Too many people in law school also fail to read the writing on the wall. Even though they're miserable, aren't in the top 10%, and don't even have much of a desire to become attorneys, they continue to plod along. This is part of the reason why the fallacy of the sunk cost is so powerful. Nobody wants to be labeled a "drop out" or "quitter". It's tough to give up on the idea that one may go through life without a coveted graduate degree. Nevertheless, that's simply pride talking. Ignore it. Pride may encourage you to move forward, but it's not going to be able to help you pay back those loans later on.

Worse yet is the idea that so many people think that they're the ones who can make it without top grades or great connections: I'll be on moot court; I'll be on a journal; I'll be on trial team; I'll flirt with the interviewers. Even if you do any of these things (and the last option isn't even available for graduates with 'Y' chromosomes), nobody is going to care. Law students with great extracurricular activities and internships are a dime a dozen.

Of course, if you do land a (non-OCI) legal job aside from document review after law school, it'll likely be for a low level firm that won't pay well or offer much opportunity for advancement - to say nothing about the lousy and unprofessional working conditions.

Here. once again, pride can play a role in making a ruinous decision. Everyone knows you're a lawyer, and everyone "knows" that lawyers are hotshots who make the big bucks. Clearly, you need to forge ahead and take any attorney position you can get just to save face.

Sadly, I haven't been able to check my pride until getting to this point and already doing some serious damage. Sure, working in a cubicle may not be fun, but it's certainly better than appearing in court during the day while living in a cubicle at night...and by a "cubicle", I mean a cardboard box near the subway.

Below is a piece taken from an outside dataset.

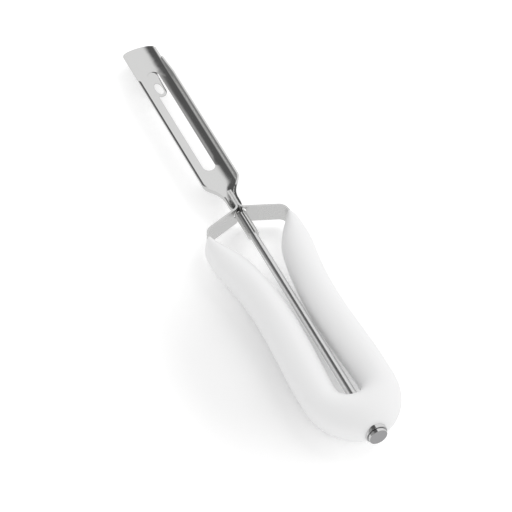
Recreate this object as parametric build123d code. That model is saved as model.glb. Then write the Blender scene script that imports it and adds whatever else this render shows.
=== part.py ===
from build123d import *
import math
import os

# A swivel vegetable peeler. A channel blade of thin sheet rolls into a tang round a steel
# shaft. The shaft turns in the two ends of a bent steel band and in a ferrule at the tail,
# and a soft white grip is moulded round the band. Millimetres, +Z up, blade towards +Y.
# While it is modelled, Y is measured from the point where the band ends meet the shaft and
# Z from the shaft's axis. The last step moves everything so that the origin lies under the
# middle of the whole part, on the surface that it rests on.

# Driving sizes of the blade, one stamped and rolled sheet
sheet = 0.6                # thickness of the blade's sheet
blade_reach = 85.3         # from the crossing to the rounded tip
blade_width = 13.1         # across the outside of the two walls
blade_rise = 2.8           # height of the walls above the lowest point of the floor
blade_drop = 1.65          # lowest point of the floor's middle sheet below the axis
floor_turn = 11.0          # degrees that the floor has curved up when it meets a corner
wall_turn = 82.0           # degrees from the floor to the walls
corner_radius = 1.3        # middle of the sheet in the corner between floor and wall
tip_corner = 4.4           # plan radius of the two corners of the tip
tip_crown = 11.0           # plan radius of the tip's front edge
wall_start = 8.6           # from the tip to where a wall starts to rise from the floor
wall_step = 0.8            # height at which a wall starts above the floor's edge
wall_full = 20.8           # from the tip to where a wall has its full height

# Cutting slot and the lanced tongue under its front end
slot_length = 51.0
slot_width = 4.2
slot_front = 12.9          # from the tip to the slot's rounded front end
slot_bevel = 18.0          # degrees that the slot's edge is ground back from below
tongue_length = 10.8       # of the tongue, along the slot
tongue_dip = 1.5           # how far the tongue lies below the floor
tongue_side_gap = 0.15     # between the tongue and the slot's sides
eye_length = 5.6           # oval hole in the tongue
eye_width = 2.6
eye_margin = 0.9           # sheet left behind the oval hole

# Neck and rolled tang
neck_length = 9.5          # from the shoulders back to the trough
neck_back = 5.0            # from the crossing to the back of the shoulders
trough_turn = 112.0        # degrees that each side of the open trough has turned
trough_radius = 1.95       # middle of the sheet in the trough
tang_turn = 165.0          # degrees that each side of the closed tang has turned
tang_length = 12.0         # behind the crossing

# Shaft, its button and the ferrule
shaft_diameter = 3.2       # in the ferrule and the button
shaft_front = 2.8          # where the tang is rolled round it
button_diameter = 6.0
button_length = 1.05
button_socket = 0.7        # how deep the shaft is pressed into the button
button_round = 0.2
end_play = 0.1             # between the button and the ferrule
ferrule_diameter = 4.6
ferrule_flange = 7.0       # diameter of the flange
ferrule_flange_length = 1.3
ferrule_proud = 0.2        # how far the flange stands out of the grip
ferrule_clearance = 0.08   # running fit round the shaft
flange_round = 0.25
bore_clearance = 0.4       # round the shaft where the grip lets it through

# Band, a strip that stands on edge
band_thickness = 0.7
band_width = 6.8
band_top = 2.55            # top edge above the shaft's axis
band_parting = 0.1         # between the two ends where they lie side by side
window_clearance = 0.3     # round the tang in the windows of the band
finger_reach = 7.3         # from the crossing to the front of the two fingers
finger_low = 0.8           # lower edge of the fingers below the axis
finger_start = 1.2         # from the crossing to where the fingers have their full depth
finger_round = 1.2         # lower front corners of the fingers
crossing_back = 0.7        # the two ends part this far behind the crossing
crossing_bend = 2.0
shoulder_inset = 0.7       # from the middle of a tip of the grip in to the band's corner
shoulder_back = 5.75       # the corners lie this far behind the crossing
shoulder_bend = 3.0
side_lead = 1.0            # from the grip's tips back to where the sides turn inwards

# Grip, the soft loop moulded round the band
grip_start = 8.7           # from the crossing back to the two tips
grip_end = 93.3            # from the crossing back to the middle of the tail
grip_spread = 14.3         # half the distance between the middles of the two tips
grip_half_width = 6.0      # half the width of an arm at its thickest
grip_half_height = 6.0     # half its height
grip_drop = 0.15           # middle of the grip below the middle of the band
tail_half_width = 7.8      # half the thickness of the tail's turn
tail_half_height = 6.9
waist_spread = 8.7         # half the distance between the band's sides at the waist

# One overrun takes every cut clear of the faces that it opens
overrun = 1.0

# Sizes that follow from these
tang_outer = shaft_front / 2 + sheet
tang_middle = shaft_front / 2 + sheet / 2
window_radius = tang_outer + window_clearance
band_middle = band_top - band_width / 2
neck_front = neck_back + neck_length
floor_half = blade_width / 2 - sheet / 2 - corner_radius
corner_length = corner_radius * math.radians(wall_turn - floor_turn)
wall_length = blade_rise - corner_radius
channel_blank = floor_half + corner_length + wall_length
trough_blank = trough_radius * math.radians(trough_turn)
tang_blank = tang_middle * math.radians(tang_turn)
shoulder_spread = grip_spread - shoulder_inset
tail_face = grip_end + tail_half_width
flange_face = tail_face + ferrule_proud
button_seat = flange_face + end_play
grip_middle = band_middle - grip_drop


def channel_turn(share):
    """Direction of the sheet at a share of the way from the blade's middle to its edge."""
    travelled = share * channel_blank
    if travelled <= floor_half:
        return floor_turn * travelled / floor_half
    bent = min((travelled - floor_half) / corner_length, 1)
    return floor_turn + (wall_turn - floor_turn) * bent


def sheet_line(blank, rolled, turn, bottom):
    """Points along the middle of the sheet, from its left edge to its right edge.

    Each half is the blank's own length, and its direction is part channel, part roll.
    """
    counts = 14
    steps = 12
    half = [(0, bottom, 0)]
    x = 0
    z = bottom
    for number in range(1, counts + 1):
        for step in range(steps):
            share = (number - 1 + (step + 1 / 2) / steps) / counts
            angle = math.radians((1 - rolled) * channel_turn(share) + rolled * turn * share)
            x += blank / counts / steps * math.cos(angle)
            z += blank / counts / steps * math.sin(angle)
        share = number / counts
        half.append((x, z, (1 - rolled) * channel_turn(share) + rolled * turn * share))
    left = [(-px, pz, -angle) for px, pz, angle in reversed(half[1:])]
    return left + half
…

Pride can take you to law school, keep you there, prod you into a depressing career, and eventually "throw" you off the GW bridge. I don't want to see that happen to any of you. Please quit while you're ahead...or at least before you entirely sink your life.


  1. Thanks for the public service announcement, Esq. Never. You could just as easily have titled this entry, "Pride and Ignorance." Pre-law students (and their parents) are so damn proud of their "achievement." Pride also keeps these suckers in law school - even when it becomes evident that they have no shot in hell of ever getting hired by a law firm.

    However, equal blame (on the consumer side) should be placed on ignorance. These kids really think that law school is a ticket to a better life. Their parents and undergrad professors are also guilty of ignorance. Law schools feed off this combination of pride and ignorance to reel in more victims.

    IF YOU ARE A YOUNG MAN OR WOMAN CONSIDERING LAW SCHOOL, do not go to law school UNLESS you have some great connections and a job lined up before law school, a full-tuition scholarship, or get into a top law school. Otherwise, you are wasting your time, money, and energy on this futile pursuit.

    You are better off working your crap job; busting your ass; making connections at your company; displaying competence, diligence, and leadership; and earning promotions. You are at an age when you should be saving money (to buy a house, for retirement, investing, or simply to build up a small reserve).

    You can do this by working overtime and making your own lunches. Impress your bosses and customers with your work ethic and productivity. If this is not an option, get a second job. You can rent a cheap apartment, or possibly sponge off your family (God knows how many recent JDs are doing exactly this). Be smart! Look at law school solely as a financial decision.

    You will not be better off paying off $140K in student loans on a $35K salary!

  2. Just watch Penn & Teller's episode on "the best" for all you ever wanted to know about "prestige."

  3. Pride also comes in when you graduate college and discover that you are qualified only for low paying low prestige jobs.

    Another area where pride is a problem is that your parents like to tell their friends that their child is a law student / lawyer.

    Aside from pride, another problem is laziness (sloth?). Going from college to law school lets you postpone dealing with a lot of uncomfortable issues such as making loan payments; finding work; and so on.

  4. Anonymous at 7:38 a.m.

    You are dead on about the college graduate thing. A lot of this problem is rooted in educating too many prestige hungry people with too many worthless undergraduate majors. Graduates realize having a 3.9 in English or Gender Studies will get them high academic honors, but it isn't going to take them anywhere prestigious career-wise, so they decide to tack on a J.D. to their list of credentials and assume that they'll nail it.

  5. Some idiot at a kegger in undergrad was told by someone who doesn't know anything about law school, "Oh you are PoliSci major? Hey, go to law school!"

    This is how it starts. No humility. Just insecurity and love of self. "If I don't get a JD, then something is wrong with me." Blah blah blah. That or the kids in the B School got some Consultant jobs lined up while the humanities major has nothing, so in a desperate attempt to "go places and make 6 figures!", the humanities major makes the awful decision to take the LSAT (sometimes as many as 4 times!) and the snowball that was rolling down the mountain is suddenly an avalanche.

    Anyone with an ounce of humility would have told themselves: I'm 21 yeara old. I'm supposed to be at the bottom and work my way up little by little. This whole "big company" going around blowing smoke up a bunch of college kids with the case interview is all a front to raise the company's profile - not to advance the "career" of any CHILD out of school.

  6. Dead on, Esq. Never. I was guilty of pretty much all of the above before law school. I see things quite clearly and differently now, but it is too late.

  7. It depends: what will you gain in going vs. not going? Do you like where you live or do you want to go someplace else? How will a law degree actually HELP you? In short, don't go to law school b/c you don't know what you want to be when you grow up or to put off real life.

    I don't regret going to law school & would certainly be living in a region I hated if I hadn't gone; also had parents living in a trailer park so choosing b/t a certain miserable future & an uncertain future was easy. If you're taking the LSAT more than twice to get more than a 140 or only got into Thomas M. Cooley, it's time to forget it.

    I've told people not to go unless they've got the $ to pay loans since there's no entry-level work. I tell people about the downsides but it's their lives in the end.